The subscription model has become an accepted norm, and Slate is an example of how it should be done, I was most exposed to PT at Uni, when I took advantage of the student discount, but when that ended there was no way I could justify the £25 a month just for the privilege of having PT as my DAW, I did get a perpetual license for PT12 at a discount though.
I think, in essence, I am saying that it is useful to have a wide experience of various DAWs, so that when you come across a project you want to work on-you will at least be able to translate.
To use the words of someone else- 'I wish that I knew what I know now, when I was younger' and I stand by my 100% recommendations for Reaper.
Simple enough to use, deep enough to learn and expand.
Feedback
Studio: https://www.voltperoctave.com
Music: https://www.euclideancircuits.com
Me: https://www.jamesrichmond.com
Although PT has Window config's it annoying tied to having a numeric keyboard if you want to use a keyboard shortcut to recall them, but CMD = getting you between Mix and Edit is mainly all you need.
My main issue with Pro Tools, other than midi and the charging model is how badly it manages resources, especially natively.
I can get a much larger session out of the same machine with Logic than I can Pro Tools.
I've never entirely understood why that is the case.
Studio: https://www.voltperoctave.com
Music: https://www.euclideancircuits.com
Me: https://www.jamesrichmond.com
For me at the time I didn't like pro-tools midi editing for drums and Cubase SX the mixdown sounded different from playback which was a killer. As far as I can tell there is very little to differentiate most of the DAWs these days though.
For me 2 things that annoy me about reaper that I suspect some of the pricier alternative have got working right is the ARA2 support for the likes of melodyne and the control surface support which is basically volunteer supported and not really up the the quality of the rest of the offering.
Obviously it doesnt come with as big a library of VSTs as other offerings do (although some of the free ones like reaEQ although look ugly are actually pretty decent). I have a fairly decent collection of plugs from over the years though so that doesnt bother me too much.
Why Cakewalk? Cos it's free, fully supported and is more or less the same as Sonar Platinum which was 400 notes untl Bandlab tokk it over and made it free, amazingly. Very much worth a look. Loads of online support and community. Hard to fault for a freebie. Very much studio grade too.
I'm sure there's some tech it can't handle (yet) but I don't use any of it.
The videos at the link below are a good place to start.
https://www.reaper.fm/videos.php
Thanks though
I don't think it's that - I think its still tainted by its previous life. I have no idea what it is like now but before it was taken over it got a reputation for being buggy and glitchy and having poor support. As a result many dropped it and went with something else. Those, like me, who are happy with their chosen alternative are unlikely to change back or to have fond memories of it.
Cakewalk was the first music application I ever used ... back in the very early nineties. PC's never had soundcards by default then ... you had to add one in the ISA slot.
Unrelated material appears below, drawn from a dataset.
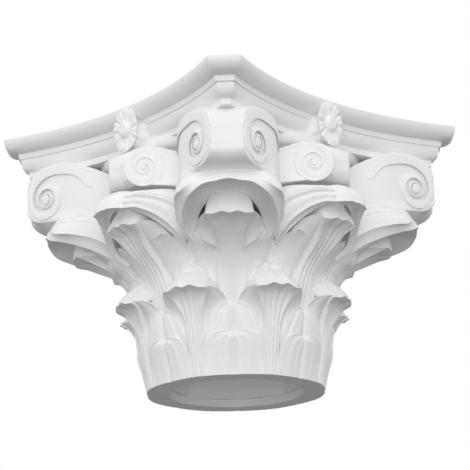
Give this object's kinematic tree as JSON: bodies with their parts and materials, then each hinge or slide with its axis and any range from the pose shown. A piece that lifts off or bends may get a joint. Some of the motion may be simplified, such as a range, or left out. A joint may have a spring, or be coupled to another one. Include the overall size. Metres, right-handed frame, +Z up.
{
  "type": "corinthian capital",
  "caption": "Moulded Corinthian column capital with bending acanthus leaves, corner and side scrolls, and a concave abacus over a hollow core.",
  "frame": {"origin": "centre of the ring at the foot, on its underside", "axes": "+Z up along the axis of the column; the four sides of the abacus face +X, +Y, -X and -Y, and its cut corners lie on the diagonals"},
  "size_m": [0.5396, 0.5396, 0.415],
  "materials": {
    "white_primer": "matt white primer on moulded hard foam"
  },
  "bodies": {
    "root": {"capital": "white_primer"}
  },
  "joints": []
}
I used it to make midi files which were then used to provide backing in a duo I was in
It only did midi back then, you couldn't record audio but still seemed amazing compared to the basic sequencers built into keyboards.
I was 16, my school had an Atari, C-lab and a Roland sample based synth module.
At the time I thought it was the most amazing thing ever.
Studio: https://www.voltperoctave.com
Music: https://www.euclideancircuits.com
Me: https://www.jamesrichmond.com
quickly went over to logic 8 as it was more capable, then 9 etc... now on the latest version of logic... can’t imagine swapping to anything else tbh!.